What global authoritarians want is for the big U.S.-based social media networks to fall into line with the rest of the local media – which are already, more or less, subject to state control and intimidation. U.S. action to constrain the tech companies provides those leaders with a toolkit of controls that they can justify internationally. Companies that resist leave themselves open to accusations of hypocrisy if they reject state diktats in the rest of the world but accept them in the U.S.

Many struggling activists in backsliding democracies may not be happy at depending upon the faceless bureaucracies of Big Tech to have their voices heard. Yet not one of them would want that power to devolve instead to the functionaries of their own states, most of whom are eager to silence all dissenters. A U.S. that sets out to subordinate social networks to the government only empowers authoritarian leaders that have wanted to do the same for years.

U.S. activists should take heart in knowing that government is not the only option for disciplining the social media platforms. Tech companies face another burgeoning check on their power, one some would argue is more trustworthy than any politician: their own workforces.
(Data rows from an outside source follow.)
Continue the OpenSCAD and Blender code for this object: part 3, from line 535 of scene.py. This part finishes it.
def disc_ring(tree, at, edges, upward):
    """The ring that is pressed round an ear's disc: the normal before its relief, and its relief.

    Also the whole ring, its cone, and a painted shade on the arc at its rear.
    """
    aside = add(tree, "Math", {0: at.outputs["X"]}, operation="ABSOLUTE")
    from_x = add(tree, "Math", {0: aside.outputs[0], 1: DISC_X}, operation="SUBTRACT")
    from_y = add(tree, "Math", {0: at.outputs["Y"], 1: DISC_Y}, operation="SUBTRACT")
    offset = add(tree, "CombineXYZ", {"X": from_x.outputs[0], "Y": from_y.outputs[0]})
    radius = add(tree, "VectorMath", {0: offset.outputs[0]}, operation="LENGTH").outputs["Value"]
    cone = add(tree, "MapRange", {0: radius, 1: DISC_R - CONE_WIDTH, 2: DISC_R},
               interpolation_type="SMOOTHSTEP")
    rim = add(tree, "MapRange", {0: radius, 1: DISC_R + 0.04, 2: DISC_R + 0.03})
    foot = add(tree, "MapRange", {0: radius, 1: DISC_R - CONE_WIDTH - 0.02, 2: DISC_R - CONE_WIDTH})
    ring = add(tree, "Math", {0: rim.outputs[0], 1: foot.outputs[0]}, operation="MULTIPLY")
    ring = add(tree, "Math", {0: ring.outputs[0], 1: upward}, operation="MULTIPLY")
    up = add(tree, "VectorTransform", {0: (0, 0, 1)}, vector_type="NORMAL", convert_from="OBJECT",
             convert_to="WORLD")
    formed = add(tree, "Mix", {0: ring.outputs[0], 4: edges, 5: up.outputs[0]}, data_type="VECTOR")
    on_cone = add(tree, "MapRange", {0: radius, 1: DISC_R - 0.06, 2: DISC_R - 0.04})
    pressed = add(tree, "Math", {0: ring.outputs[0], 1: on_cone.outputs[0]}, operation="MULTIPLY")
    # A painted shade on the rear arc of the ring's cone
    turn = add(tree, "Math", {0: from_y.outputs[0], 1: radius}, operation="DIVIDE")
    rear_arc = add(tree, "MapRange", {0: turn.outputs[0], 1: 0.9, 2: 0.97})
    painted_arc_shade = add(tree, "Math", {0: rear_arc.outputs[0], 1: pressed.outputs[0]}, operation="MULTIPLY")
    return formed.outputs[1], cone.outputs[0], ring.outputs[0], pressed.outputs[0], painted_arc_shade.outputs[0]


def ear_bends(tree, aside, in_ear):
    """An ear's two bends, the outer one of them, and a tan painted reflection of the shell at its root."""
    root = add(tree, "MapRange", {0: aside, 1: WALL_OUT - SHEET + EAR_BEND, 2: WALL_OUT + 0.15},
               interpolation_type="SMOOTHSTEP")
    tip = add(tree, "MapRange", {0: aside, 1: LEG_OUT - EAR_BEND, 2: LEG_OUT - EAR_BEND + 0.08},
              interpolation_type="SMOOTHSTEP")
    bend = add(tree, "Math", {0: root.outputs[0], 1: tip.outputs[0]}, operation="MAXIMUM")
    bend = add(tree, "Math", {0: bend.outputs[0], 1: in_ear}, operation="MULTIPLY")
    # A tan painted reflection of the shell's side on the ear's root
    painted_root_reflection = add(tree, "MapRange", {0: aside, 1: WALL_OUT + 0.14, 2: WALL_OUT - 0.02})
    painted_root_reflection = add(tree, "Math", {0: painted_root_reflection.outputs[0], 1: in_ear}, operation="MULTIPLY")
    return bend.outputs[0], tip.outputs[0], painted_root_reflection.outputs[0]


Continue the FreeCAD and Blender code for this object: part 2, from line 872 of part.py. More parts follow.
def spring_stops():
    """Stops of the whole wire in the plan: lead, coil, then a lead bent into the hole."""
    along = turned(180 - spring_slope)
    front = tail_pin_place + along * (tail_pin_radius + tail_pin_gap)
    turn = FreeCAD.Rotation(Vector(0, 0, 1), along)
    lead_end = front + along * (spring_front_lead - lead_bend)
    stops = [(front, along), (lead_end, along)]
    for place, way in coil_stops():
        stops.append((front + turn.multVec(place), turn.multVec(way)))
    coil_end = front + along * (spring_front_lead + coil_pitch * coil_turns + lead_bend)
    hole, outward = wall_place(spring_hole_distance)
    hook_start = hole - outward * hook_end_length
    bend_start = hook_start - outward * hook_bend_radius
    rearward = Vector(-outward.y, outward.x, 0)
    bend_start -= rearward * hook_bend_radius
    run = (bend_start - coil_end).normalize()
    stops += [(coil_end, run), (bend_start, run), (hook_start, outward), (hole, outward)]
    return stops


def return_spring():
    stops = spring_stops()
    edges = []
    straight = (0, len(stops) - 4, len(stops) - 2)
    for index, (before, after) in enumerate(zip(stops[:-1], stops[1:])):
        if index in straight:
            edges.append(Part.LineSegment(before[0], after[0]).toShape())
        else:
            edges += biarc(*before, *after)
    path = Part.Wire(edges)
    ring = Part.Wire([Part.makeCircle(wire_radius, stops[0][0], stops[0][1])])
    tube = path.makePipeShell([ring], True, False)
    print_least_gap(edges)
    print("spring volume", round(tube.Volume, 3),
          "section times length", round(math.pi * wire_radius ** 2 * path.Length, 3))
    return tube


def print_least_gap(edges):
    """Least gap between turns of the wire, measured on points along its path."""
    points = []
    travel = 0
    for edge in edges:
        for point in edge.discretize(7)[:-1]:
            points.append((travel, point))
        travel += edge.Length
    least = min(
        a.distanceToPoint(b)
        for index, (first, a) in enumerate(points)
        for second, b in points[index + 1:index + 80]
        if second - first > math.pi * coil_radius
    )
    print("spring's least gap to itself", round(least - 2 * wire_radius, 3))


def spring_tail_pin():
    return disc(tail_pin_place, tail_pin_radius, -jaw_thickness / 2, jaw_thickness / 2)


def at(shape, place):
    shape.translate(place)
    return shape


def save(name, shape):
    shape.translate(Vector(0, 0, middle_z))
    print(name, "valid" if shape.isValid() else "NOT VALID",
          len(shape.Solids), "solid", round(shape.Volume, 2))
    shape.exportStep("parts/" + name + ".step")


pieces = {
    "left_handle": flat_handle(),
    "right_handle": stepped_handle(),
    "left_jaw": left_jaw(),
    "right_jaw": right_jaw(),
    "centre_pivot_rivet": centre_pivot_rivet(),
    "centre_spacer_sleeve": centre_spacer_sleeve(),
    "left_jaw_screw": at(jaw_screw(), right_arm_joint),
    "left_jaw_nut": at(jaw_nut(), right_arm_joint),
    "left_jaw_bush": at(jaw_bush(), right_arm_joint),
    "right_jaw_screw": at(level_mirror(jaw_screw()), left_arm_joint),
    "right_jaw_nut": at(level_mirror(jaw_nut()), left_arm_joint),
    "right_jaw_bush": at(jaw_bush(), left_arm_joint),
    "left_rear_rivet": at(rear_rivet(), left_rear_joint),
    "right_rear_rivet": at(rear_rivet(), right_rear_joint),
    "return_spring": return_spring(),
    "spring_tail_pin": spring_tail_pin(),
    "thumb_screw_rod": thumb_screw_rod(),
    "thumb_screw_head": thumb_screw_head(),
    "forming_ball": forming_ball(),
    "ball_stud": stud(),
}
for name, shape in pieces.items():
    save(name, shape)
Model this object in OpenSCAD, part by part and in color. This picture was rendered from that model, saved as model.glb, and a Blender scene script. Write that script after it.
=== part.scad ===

Facebook, for example, recently had to reorganize its team in India after employees worldwide accused it of being too close to the government. The company’s Israel public policy team, whose head had earlier worked in Benjamin Netanyahu’s office, faced similar accusations last month. Facebook workers fought back, with The New York Times reporting that “dozens of employees later formed a group to flag the Palestinian content that they said had been suppressed to internal content moderation teams.”

Authoritarians around the world won’t stop trying to suppress critics online or off. That doesn’t mean American activists and politicians have to help them.